Group Therapy


I run a group called A Mindful Life – relationships and mindfulness on Tuesday nights from 6:30 pm – 8 pm. The focus of the group is to create a mindful lifestyle in the midst of life’s ups and downs. In the group we use group discussion, meditation and other exercises to increase members’ mindful capacity. The goal of the group is to help members experience an expanded state of aliveness by healing relationships and finding their truth on their life path.

The group is comprised of a maximum of 6 people that discuss relational and life issues, as well as practice mindfulness together in an intimate setting. Members listen to each other and openly provide feedback and support. These interactions give members an opportunity to be understood and listened to in ways they may not have experienced at other times in their lives. Within the group, it is safe for members to try new ways of being with others and learn how their old interaction style(s) may have limited their success in relationships. The content of group sessions is confidential; members agree not to identify other members or what is discussed outside of group.

Inside Brian's Office

What to Expect in Your First Group Therapy Session

The first session consists of an introduction from all members and a short statement about what each person expects to get or has gotten from the group experience. You will hear the “rules” of the group; such as confidentiality and an agreement that members not be in contact outside the group. These guidelines protect the integrity of the group and provide for safety and confidentiality.

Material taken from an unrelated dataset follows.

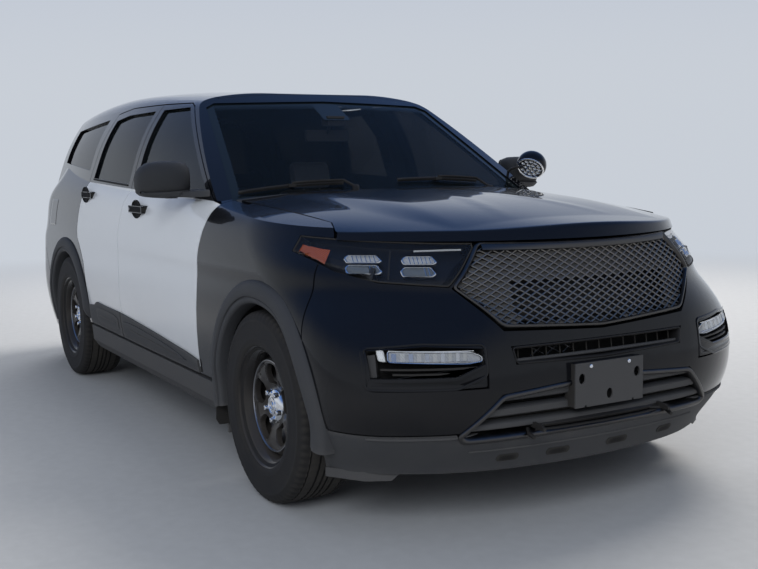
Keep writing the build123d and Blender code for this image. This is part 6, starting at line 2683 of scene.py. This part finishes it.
@dataclass
class RearEnd:
    """Lamps, wiper, handle strip, spoiler and bumper trim at the tail.

    Attributes:
        recess: Rear, front, low and high edges of the cover on the right body side.
        lamp: (|y|, low z, high z) stations of the lamp pads on the tailgate.
        wing: Half width of the spoiler.
        tips: y of the exhaust tips.
    """

    recess: tuple[float, float, float, float] = (-1.832, -1.668, 0.948, 1.112)
    lamp: Stations = (
        (0.790, 1.031, 1.157), (0.78, 1.032, 1.156), (0.70, 1.040, 1.150), (0.58, 1.052, 1.140),
        (0.50, 1.062, 1.130),
    )
    wing: float = 0.560
    tips: tuple[float, ...] = (-0.620, -0.530, 0.530, 0.620)

    def build(self) -> None:
        """Make the pieces."""
        gate = Skin("tailgate")
        self.lamps(gate)
        self.trim(gate)
        self.spoiler()
        self.wiper()
        self.bumper()
        self.side_lens()
        self.blank()

    @staticmethod
    def pad(skin: Skin, stations: Stations, proud: float, crown: float, mark: int = 0) -> Form:
        """Plate on the rear skin between two lines.

        Args:
            skin: Surface under it.
            stations: (y, low z, high z) across the vehicle.
            proud: How far it stands out.
            crown: Extra rise along its middle.
            mark: Finish number.

        Returns:
            The plate.
        """
        across = spread([Vector(s) for s in stations], 0.02)
        columns = []
        for s in across:
            lifts = [(lerp(s.y, s.z, k / 6), proud + crown * math.sin(math.pi * k / 6)) for k in range(7)]
            column = [skin.rear(s.x, z, lift) for z, lift in lifts]
            if all(column):
                columns.append(column)
        grid = [[column[k] for column in columns] for k in range(7)]
        return Form().shell(grid, Vector((proud + 0.004, 0, 0)), mark)

    def lamps(self, gate: Skin) -> None:
        """Red pads with lit bars and clear reversing strips."""
        form = Form()
        for sign in (1, -1):
            form.join(self.pad(gate, [(sign * y, a, b) for y, a, b in self.lamp], 0.010, 0.006, 0))
            bar = [(sign * y, (a + b) / 2 + 0.016, (a + b) / 2 + 0.030) for y, a, b in self.lamp]
            form.join(self.pad(gate, bar, 0.0168, 0.0015, 1))
            clear = [(sign * y, (a + b) / 2 - 0.034, (a + b) / 2 - 0.020) for y, a, b in self.lamp[1:]]
            form.join(self.pad(gate, clear, 0.0165, 0.0010, 2))
        form.piece("tailgate_lamps", ["lamp_red", "lamp_red_lit", "lamp_white"], slot="red_lens",
                   body="tailgate")

    def trim(self, gate: Skin) -> None:
        """Gloss strip, a near-black pad as painted shade of the plate recess, handle and plate lamps."""
        strip = [(-0.50, 1.068, 1.124), (0.0, 1.072, 1.120), (0.50, 1.068, 1.124)]
        form = self.pad(gate, strip, 0.008, 0.004, 0)
        # Painted shade: a flat near-black pad stands in for the shade of the plate recess.
        form.join(self.pad(gate, [(-0.20, 0.868, 1.010), (0.20, 0.868, 1.010)], 0.002, 0.0, 1))
        form.join(self.pad(gate, [(-0.215, 1.012, 1.044), (0.215, 1.012, 1.044)], 0.020, 0.006, 0))
        for y in (-0.1, 0.1):
            form.join(self.pad(gate, [(y - 0.02, 1.004, 1.012), (y + 0.02, 1.004, 1.012)], 0.012, 0.0, 2))
        form.piece("tailgate_trim", ["black_paint", "pit_black", "lamp_white"], slot="black_paint",
                   body="tailgate")

    def spoiler(self) -> None:
        """Spoiler over the rear window, with the third stop lamp."""
        wing = []
        for k in range(41):
            y = lerp(-self.wing, self.wing, k / 40)
            t = abs(y) / self.wing
            lead = -2.128 - 0.004 * t
            top = 1.700 - 0.052 * t**2.6
            tail = -2.262 + 0.045 * t**3
            ring = rounded([
                (lead, top), (tail + 0.02, top - 0.016), (tail, top - 0.034), (tail + 0.012, top - 0.048),
                (lead, top - 0.030)], 0.010, 3)
            wing.append([Vector((x, y, z)) for x, z in ring])
        form = Form().loft(wing, 0)
        stop = [[Vector((-2.2635 + 0.003 * (y / 0.2) ** 2, y, z)) for y in (-0.18, -0.09, 0.0, 0.09, 0.18)]
                for z in (1.659, 1.671)]
        form.shell(stop, Vector((0.010, 0, 0)), 1)
        form.piece("tail_spoiler", ["black_paint", "lamp_red_lit"], slot="black_paint", body="tailgate")

    @staticmethod
    def wiper() -> None:
        """Wiper that lies along the foot of the rear window."""
        glass = Skin("tailgate_glass")
        blade = []
        for k in range(21):
            rise = 0.012 * math.sin(math.pi * k / 20)
            blade.append(glass.rear(lerp(-0.36, 0.10, k / 20), 1.285 + rise, 0.012))
        blade = [p for p in blade if p]
        pivot = glass.rear(0.16, 1.285, 0.006)
        form = Form().tube(blade, 0.0062, 8, 0)
        arm = [pivot + Vector((-0.014, 0, 0)), *[p + Vector((-0.010, 0, 0)) for p in blade[:9:-1]]]
        form.tube(arm, 0.0058, 6, 0, flat=0.6)
        hub = [(0.024, -0.004), (0.024, 0.010), (0.019, 0.018), (0.0001, 0.021)]
        form.lathe(hub, stand(pivot, -78, "Y"), 24, 0)
        form.piece("rear_wiper", ["satin_black"], body="tailgate")

    def bumper(self) -> None:
        """Step pad, reflectors, grained apron, tow cover and exhaust tips."""
        skin = Skin("rear_bumper")
        apron = [(-0.80, 0.300, 0.455), (-0.45, 0.262, 0.480), (0.45, 0.262, 0.480), (0.80, 0.300, 0.455)]
        form = self.pad(skin, apron, 0.008, 0.004, 0)
        for sign in (1, -1):
            reflector = [(sign * 0.60, 0.512, 0.545), (sign * 0.78, 0.516, 0.541)]
            form.join(self.pad(skin, reflector, 0.006, 0.003, 1))
        for z in (0.335, 0.375, 0.415):
            form.join(self.pad(skin, [(-0.40, z, z + 0.008), (0.40, z, z + 0.008)], 0.0145, 0.001, 2))
        form.join(self.pad(skin, [(-0.075, 0.290, 0.325), (0.075, 0.290, 0.325)], 0.0150, 0.001, 2))
        form.piece("rear_apron", ["grain_grey", "lamp_red", "satin_black"])
        tips = Form()
        tip = [(0.030, -0.14), (0.033, 0.0), (0.034, 0.118), (0.037, 0.124), (0.037, 0.130), (0.034, 0.131),
               (0.031, 0.110), (0.029, 0.0), (0.0001, -0.01)]
        for y in self.tips:
            tips.lathe(tip, stand((-2.300, y, 0.225), -90, "Y"), 32, 0)
        tips.piece("exhaust_tips", ["chrome"], slot="steel")

    def blank(self) -> None:
        """Cover that closes the unused filler recess in the right body side."""
        skin = Skin("body_side_right")
        rear, front, low, high = self.recess

        def at(u: float, v: float) -> Vector:
            """Point of the skin on the cover's rim."""
            return skin.side(lerp(rear, front, u), lerp(low, high, v), -1, 0.0006)

        steps = [k / 16 for k in range(17)]
        foot, top = [at(u, 0) for u in steps], [at(u, 1) for u in steps]
        back, lead = [at(0, v) for v in steps], [at(1, v) for v in steps]
        grid = []
        for v, b, f in zip(steps, back, lead):
            low_row = [p.lerp(q, v) for p, q in zip(foot, top)]
            corners = [foot[0].lerp(top[0], v), foot[-1].lerp(top[-1], v)]
            grid.append([
                p + b.lerp(f, u) - corners[0].lerp(corners[1], u) for u, p in zip(steps, low_row)])
        form = Form().shell(grid, Vector((0, 0.003, 0)), 0)
        form.piece("filler_cover", ["black_paint"], slot="black_paint", edge=Edge.SMOOTH)

    @staticmethod
    def side_lens() -> None:
        """Lit bar and bright edge on the lamps in the body sides."""
        form = Form()
        skin = Skin("tail_lamps")
        bars = (
            ((-2.160, 1.045, 1.060), (-2.200, 1.043, 1.060), (-2.245, 1.041, 1.060)),
            ((-2.160, 1.118, 1.132), (-2.200, 1.124, 1.140), (-2.245, 1.130, 1.148)),
        )
        for sign in SIDES.values():
            for bar in bars:
                form.join(side_plate(skin, bar, sign, 0.0030, rows=2, step=0.02, crown=0.001))
        form.piece("side_lamp_bars", ["lamp_red_lit"], slot="red_lens")


def report_size() -> None:
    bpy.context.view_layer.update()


def main() -> None:
    """Build every sub-assembly in order."""
    logging.basicConfig(level=logging.INFO, format="%(message)s")
    bpy.context.scene.view_settings.view_transform = "Standard"
    Camera().make()
    Studio().build()
    CarriedPanels().dress()
    for end, x in (("front", FRONT_AXLE_X), ("rear", REAR_AXLE_X)):
        for hand, sign in SIDES.items():
            RoadWheel(f"{end}_{hand}", x, sign).build()
    for assembly in (
        BonnetLid(), Headlamps(), Grille(), RunningLamps(), LowerFront(), ArchFlares(), DoorTrim(),
        DoorMirror(), SearchLight(), ScreenFoot(), Cabin(), RearEnd(),
    ):
        assembly.build()
    report_size()


if __name__ == "__main__":
    main()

Prior to joining the group, I meet with new members to ensure that their needs will be met by the group.

There are five key ways that mindfulness training increases physical and mental health:

  1. It strengthens the immune system and physiological responses to stress and negative emotions.
  2. It improves social relationships with family and strangers.
  3. It reduces stress, depression, and anxiety and increased well-being and happiness.
  4. It increases openness to experience, conscientiousness, and agreeableness and reduced negative associations with neuroticism.
  5. It leads to greater psychological mindfulness, which include an awareness that is clear, nonconceptual, and flexible; a practical stance toward reality; and present attention to the individual’s consciousness and awareness.

“Doing and Being: Mindfulness, Health, and Quiet Ego Characteristics among Buddhist Practitioners,” 2011 research article in the Journal of Happiness Studies (12(4): 575-589).